**Extracted data:**
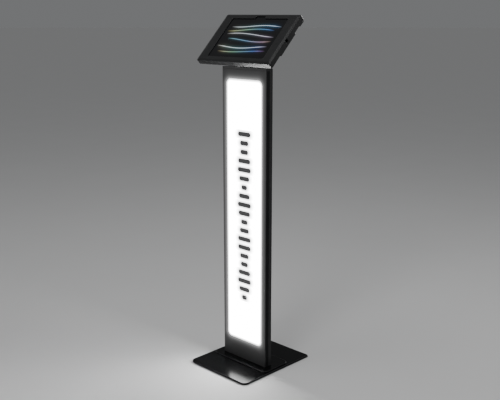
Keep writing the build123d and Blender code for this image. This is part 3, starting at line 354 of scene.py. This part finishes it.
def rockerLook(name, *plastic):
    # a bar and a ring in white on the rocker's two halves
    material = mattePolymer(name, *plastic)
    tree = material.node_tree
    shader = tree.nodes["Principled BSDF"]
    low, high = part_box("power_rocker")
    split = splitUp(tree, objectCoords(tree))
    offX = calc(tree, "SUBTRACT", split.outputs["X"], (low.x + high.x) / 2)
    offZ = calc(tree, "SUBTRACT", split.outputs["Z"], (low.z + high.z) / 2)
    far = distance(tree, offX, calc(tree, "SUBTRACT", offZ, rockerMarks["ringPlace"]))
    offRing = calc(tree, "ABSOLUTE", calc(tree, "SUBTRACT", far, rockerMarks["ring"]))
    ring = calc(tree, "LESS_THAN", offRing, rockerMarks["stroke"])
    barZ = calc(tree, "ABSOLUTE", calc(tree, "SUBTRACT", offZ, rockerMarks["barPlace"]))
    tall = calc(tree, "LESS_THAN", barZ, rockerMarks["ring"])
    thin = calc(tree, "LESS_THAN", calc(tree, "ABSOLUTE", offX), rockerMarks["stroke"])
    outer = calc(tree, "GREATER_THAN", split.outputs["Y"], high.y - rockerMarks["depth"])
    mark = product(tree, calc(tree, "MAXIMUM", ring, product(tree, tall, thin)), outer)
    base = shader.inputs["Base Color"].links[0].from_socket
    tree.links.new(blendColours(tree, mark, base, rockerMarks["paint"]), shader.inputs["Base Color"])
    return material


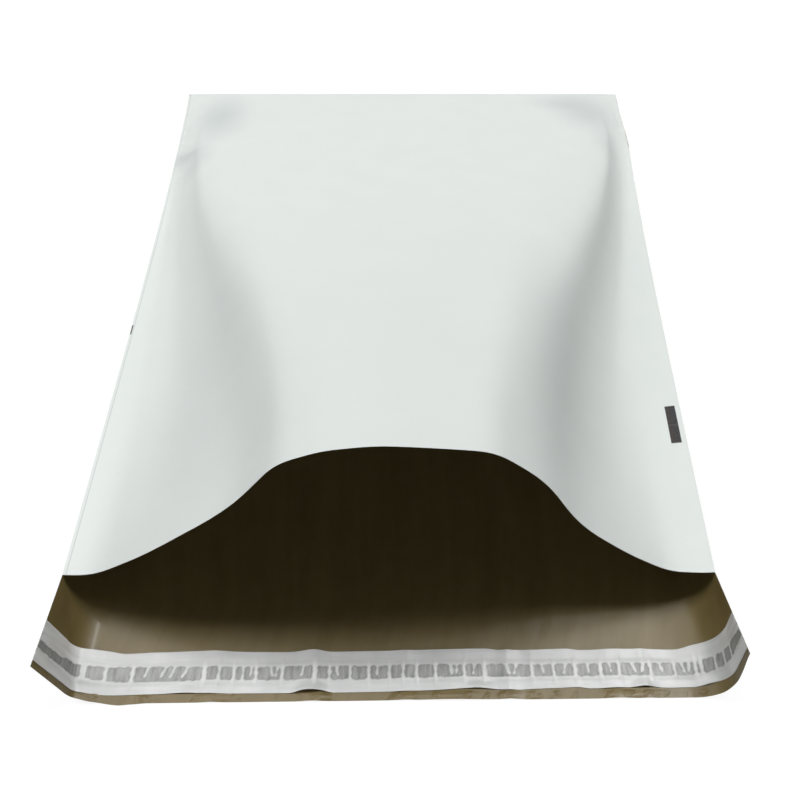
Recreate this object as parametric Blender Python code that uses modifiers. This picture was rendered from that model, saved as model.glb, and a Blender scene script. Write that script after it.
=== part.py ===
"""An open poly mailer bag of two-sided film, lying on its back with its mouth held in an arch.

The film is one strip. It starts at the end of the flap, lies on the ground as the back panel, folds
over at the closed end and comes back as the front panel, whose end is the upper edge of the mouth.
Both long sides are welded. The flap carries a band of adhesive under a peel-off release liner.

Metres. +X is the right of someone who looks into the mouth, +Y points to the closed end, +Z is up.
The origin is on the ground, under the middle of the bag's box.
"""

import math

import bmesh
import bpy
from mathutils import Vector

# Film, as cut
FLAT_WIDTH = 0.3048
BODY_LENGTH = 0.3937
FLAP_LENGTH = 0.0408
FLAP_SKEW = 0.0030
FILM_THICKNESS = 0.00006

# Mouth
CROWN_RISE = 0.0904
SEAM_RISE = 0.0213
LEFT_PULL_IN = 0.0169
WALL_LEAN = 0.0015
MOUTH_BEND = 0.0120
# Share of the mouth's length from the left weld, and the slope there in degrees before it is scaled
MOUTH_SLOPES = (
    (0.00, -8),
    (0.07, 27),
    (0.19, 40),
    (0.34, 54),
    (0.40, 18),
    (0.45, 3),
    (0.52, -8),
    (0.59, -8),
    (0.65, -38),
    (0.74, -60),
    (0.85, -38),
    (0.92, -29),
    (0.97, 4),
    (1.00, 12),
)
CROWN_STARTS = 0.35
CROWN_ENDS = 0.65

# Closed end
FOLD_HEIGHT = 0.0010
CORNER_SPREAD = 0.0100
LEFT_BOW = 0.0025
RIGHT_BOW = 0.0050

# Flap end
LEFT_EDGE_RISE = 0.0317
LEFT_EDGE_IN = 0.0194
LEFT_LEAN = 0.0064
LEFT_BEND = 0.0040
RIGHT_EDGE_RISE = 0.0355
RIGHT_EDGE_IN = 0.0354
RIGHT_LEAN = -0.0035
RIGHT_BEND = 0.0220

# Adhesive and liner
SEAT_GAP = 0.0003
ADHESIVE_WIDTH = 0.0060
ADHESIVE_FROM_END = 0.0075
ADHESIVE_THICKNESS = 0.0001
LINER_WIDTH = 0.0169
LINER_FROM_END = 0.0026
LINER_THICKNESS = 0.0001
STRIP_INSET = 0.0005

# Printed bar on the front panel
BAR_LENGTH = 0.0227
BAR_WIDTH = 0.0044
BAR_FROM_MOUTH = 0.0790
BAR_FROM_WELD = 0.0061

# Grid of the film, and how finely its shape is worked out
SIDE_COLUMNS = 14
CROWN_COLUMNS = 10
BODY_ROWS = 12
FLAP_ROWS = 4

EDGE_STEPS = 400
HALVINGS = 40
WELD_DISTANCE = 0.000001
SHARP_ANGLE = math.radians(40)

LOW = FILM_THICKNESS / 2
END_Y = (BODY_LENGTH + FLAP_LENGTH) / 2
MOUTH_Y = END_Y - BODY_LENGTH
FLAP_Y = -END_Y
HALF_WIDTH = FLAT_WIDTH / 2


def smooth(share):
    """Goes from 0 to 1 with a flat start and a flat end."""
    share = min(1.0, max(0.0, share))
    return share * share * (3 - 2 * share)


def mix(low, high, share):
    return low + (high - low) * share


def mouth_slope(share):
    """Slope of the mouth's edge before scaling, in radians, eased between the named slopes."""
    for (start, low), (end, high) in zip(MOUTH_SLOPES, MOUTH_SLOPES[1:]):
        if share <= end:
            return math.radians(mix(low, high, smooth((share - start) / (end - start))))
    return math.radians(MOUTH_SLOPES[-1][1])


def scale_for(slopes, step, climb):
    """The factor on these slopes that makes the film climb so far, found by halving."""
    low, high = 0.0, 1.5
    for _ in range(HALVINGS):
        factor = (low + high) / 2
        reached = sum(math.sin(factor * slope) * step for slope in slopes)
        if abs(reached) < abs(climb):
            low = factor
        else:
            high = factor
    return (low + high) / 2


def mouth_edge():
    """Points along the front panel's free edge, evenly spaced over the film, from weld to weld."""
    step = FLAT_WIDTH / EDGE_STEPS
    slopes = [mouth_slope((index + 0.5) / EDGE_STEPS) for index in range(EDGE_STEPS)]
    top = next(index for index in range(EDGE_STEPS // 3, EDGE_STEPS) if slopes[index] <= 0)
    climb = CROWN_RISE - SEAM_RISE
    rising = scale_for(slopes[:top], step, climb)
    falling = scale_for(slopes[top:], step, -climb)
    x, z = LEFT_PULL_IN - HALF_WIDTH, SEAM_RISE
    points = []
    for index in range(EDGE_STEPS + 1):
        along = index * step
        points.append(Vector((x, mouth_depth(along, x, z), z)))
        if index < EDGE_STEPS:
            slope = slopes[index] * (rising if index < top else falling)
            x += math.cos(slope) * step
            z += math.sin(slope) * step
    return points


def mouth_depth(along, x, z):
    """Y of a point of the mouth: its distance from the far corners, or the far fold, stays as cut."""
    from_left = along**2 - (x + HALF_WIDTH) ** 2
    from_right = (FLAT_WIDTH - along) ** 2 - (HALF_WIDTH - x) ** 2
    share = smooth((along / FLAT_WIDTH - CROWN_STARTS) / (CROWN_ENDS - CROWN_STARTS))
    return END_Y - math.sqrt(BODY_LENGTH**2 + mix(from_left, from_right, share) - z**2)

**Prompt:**
Give back exactly the lines from the beginning of the records through the line containing "in an arch.", and only those.

**Solution to the problem:**
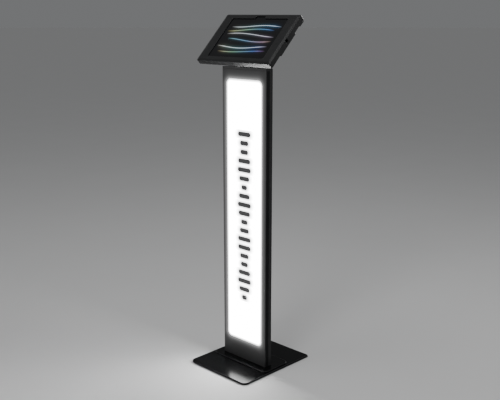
Keep writing the build123d and Blender code for this image. This is part 3, starting at line 354 of scene.py. This part finishes it.
def rockerLook(name, *plastic):
    # a bar and a ring in white on the rocker's two halves
    material = mattePolymer(name, *plastic)
    tree = material.node_tree
    shader = tree.nodes["Principled BSDF"]
    low, high = part_box("power_rocker")
    split = splitUp(tree, objectCoords(tree))
    offX = calc(tree, "SUBTRACT", split.outputs["X"], (low.x + high.x) / 2)
    offZ = calc(tree, "SUBTRACT", split.outputs["Z"], (low.z + high.z) / 2)
    far = distance(tree, offX, calc(tree, "SUBTRACT", offZ, rockerMarks["ringPlace"]))
    offRing = calc(tree, "ABSOLUTE", calc(tree, "SUBTRACT", far, rockerMarks["ring"]))
    ring = calc(tree, "LESS_THAN", offRing, rockerMarks["stroke"])
    barZ = calc(tree, "ABSOLUTE", calc(tree, "SUBTRACT", offZ, rockerMarks["barPlace"]))
    tall = calc(tree, "LESS_THAN", barZ, rockerMarks["ring"])
    thin = calc(tree, "LESS_THAN", calc(tree, "ABSOLUTE", offX), rockerMarks["stroke"])
    outer = calc(tree, "GREATER_THAN", split.outputs["Y"], high.y - rockerMarks["depth"])
    mark = product(tree, calc(tree, "MAXIMUM", ring, product(tree, tall, thin)), outer)
    base = shader.inputs["Base Color"].links[0].from_socket
    tree.links.new(blendColours(tree, mark, base, rockerMarks["paint"]), shader.inputs["Base Color"])
    return material


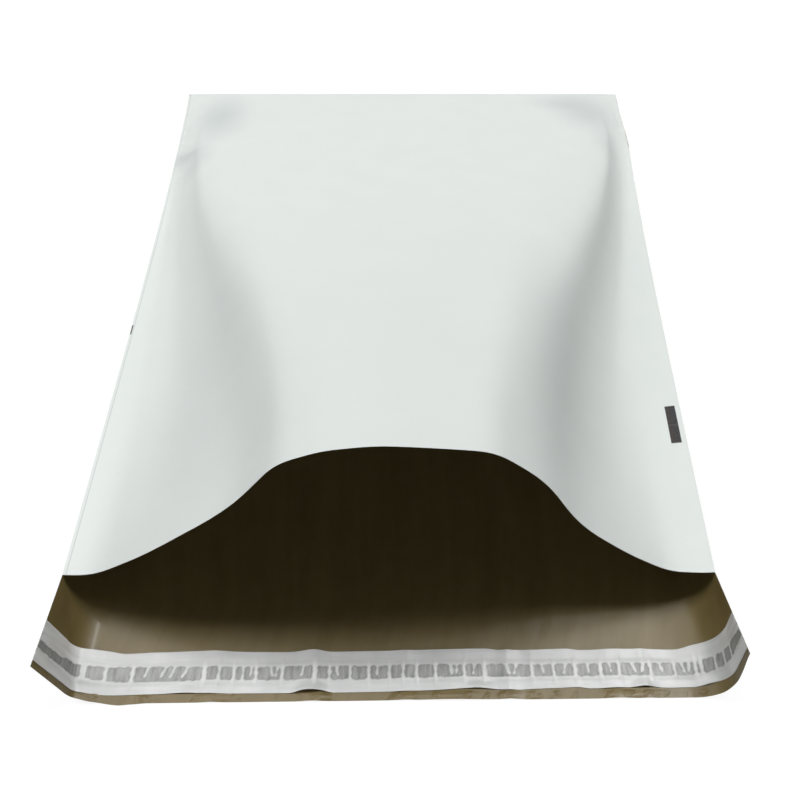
Recreate this object as parametric Blender Python code that uses modifiers. This picture was rendered from that model, saved as model.glb, and a Blender scene script. Write that script after it.
=== part.py ===
"""An open poly mailer bag of two-sided film, lying on its back with its mouth held in an arch.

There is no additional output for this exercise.